British robot craft begins battle to save seven from stricken submarine as oxygen supply runs out

International dash to rescue vessel trapped on the floor of the Pacific. Andrew Johnson reports
Click to follow

Rescue workers from Russia, the United States and Britain were locked in a battle against time last night to save the seven-man crew of a trapped Russian submarine.

With oxygen running out fast ­ it is unlikely to last much beyond today ­ a British unmanned submersible was cutting through the main cables that are trapping the Russian AS-28 sub on the floor of the Pacific Ocean 625 feet (190 metres) beneath the surface.

Initial reports suggested it was entangled in a fishing net, but last night it seemed the submarine had become trapped by giant underwater antennae, part of Russia's coastal monitoring system.

The hopes of the crew, their anxious relatives ­ and a nation for whom the wounds of the Kursk submarine disaster of five years ago are still raw ­ were resting on four British and US state-of-the-art robotic submarines.

Around 10.30pm (11.00am local time) a British "Super Scorpio" capable of cutting through thick cables started its descent in the Bay of Beryozovaya Bay off the remote Kamchatka Peninsula where the stricken sub lies.

An American team with two more vehicles were on the point of leaving for the expected to leave shortly for the rescue site about 10 miles (15 kilometers) from land.

It had been hoped they could be ready by yesterday afternoon to begin their journey to the stricken craft and possibly cut it free, but were delayed.

"We have today, perhaps tomorrow," the deputy chief of the naval staff, Rear Admiral Vladimir Pepelyaev told Russian television yesterday.

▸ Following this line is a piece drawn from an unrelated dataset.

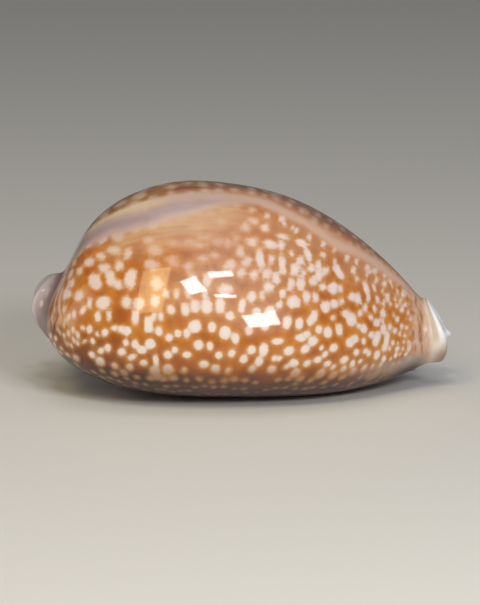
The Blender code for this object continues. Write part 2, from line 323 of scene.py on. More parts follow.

The trapped crew may have been given an additional hope by the rescue boats on the surface. Earlier yesterday, surface ships appeared to have attached cables to the stricken sub and were attempting to drag it closer to the surface where divers could reach the crews.

"Two ships caught the whole thing in a loop and have started pulling them up," Igor Dygalo, a navy spokesman, said last night. "The vessel will be raised to a depth of 30-50 metres [90-150 feet]."

The British submersible arrived in Russia's far east on an RAF C-17 transport plane which had flown from Brize Norton via Glasgow to pick up the Robotically Operated Vehicle (ROV).

Commander Ian Riches was leading the rescue operation. "This is a life-or-death situation," he said. "The ROV will go into the water and down to the seabed and will try to cut the wire, or whatever it is that's snagging the submarine.

"The ROV has a manipulator which can cut through wire up to four or five inches thick and we think this wire may only be around one inch. We hope the submarine will propel itself back to the surface." Commander Riches said the sailors had very little oxygen left.

"They are rapidly running out of air. We have to make sure we can get there and release that cable so they can get back to the surface.

"These sailors are part of our submarine brotherhood."

An earlier attempt to haul the stricken vessel to shallower waters failed when cables detached after pulling it 60 metres. Officials say the mini-sub is too deep for divers to reach or for the stranded crew to swim out from.

Rescuers made contact with the crew yesterday evening local time and said their condition was "satisfactory" despite temperatures of 5-7C (41-45F), Pacific Fleet commander Admiral Viktor Fyodorov said.

It was not clear if they spoke with the men by radio or made contact through some other means.

The submarine, which had been participating in a combat training exercise, got caught on what is now believed to be an underwater assembly that is anchored with a weight of about 60 tons.

The AS-28 incident has become a reminder of the Kursk disaster five years ago, which led to fierce criticism of President Vladimir Putin.

All 118 men on board the nuclear missile submarine, which sank in the Barents Sea, died after a botched rescue.

"Very much like it was five years ago, the naval command was slow in reporting the incident and then insisted for a long time that the sailors had enough air and food, that there was good communications with them," the Russian daily newspaper Kommersant wrote.

"Very much as with the Kursk, direct work to save the submersible started more than a day after the incident occurred," it added

So far President Putin has remained silent on the latest accident, although he has met with senior officials. In a sign of growing concern at the Kremlin, Mr Putin sent the Defence Minister, Sergei Ivanov, to Kamchatka to take charge of the rescue operation.

The new crisis indicated that promises by President Vladimir Putin to improve the navy's equipment apparently have had little effect.


August 2003: K-159

Nine sailors drowned when nuclear submarine K-159 sank in a storm in the Barents Sea.

August 2000: Kursk

All 118 crew of the billion-pound Russian naval submarine died when an on-board explosion, caused by an unstable torpedo propellant banned in the West, sent the vessel to the bottom of the Barents Sea.

October 1986: K-219

Soviet nuclear submarine K-219 suffered explosion and fire while patrolling near Bermuda. Four sailors died.

April 1989: Komsomolets

42 crew died in the Barents Sea after escaping the Komsomolets, a Soviet military submarine carrying nuclear torpedoes which suffered a massive fire while patrolling the coast of Norway.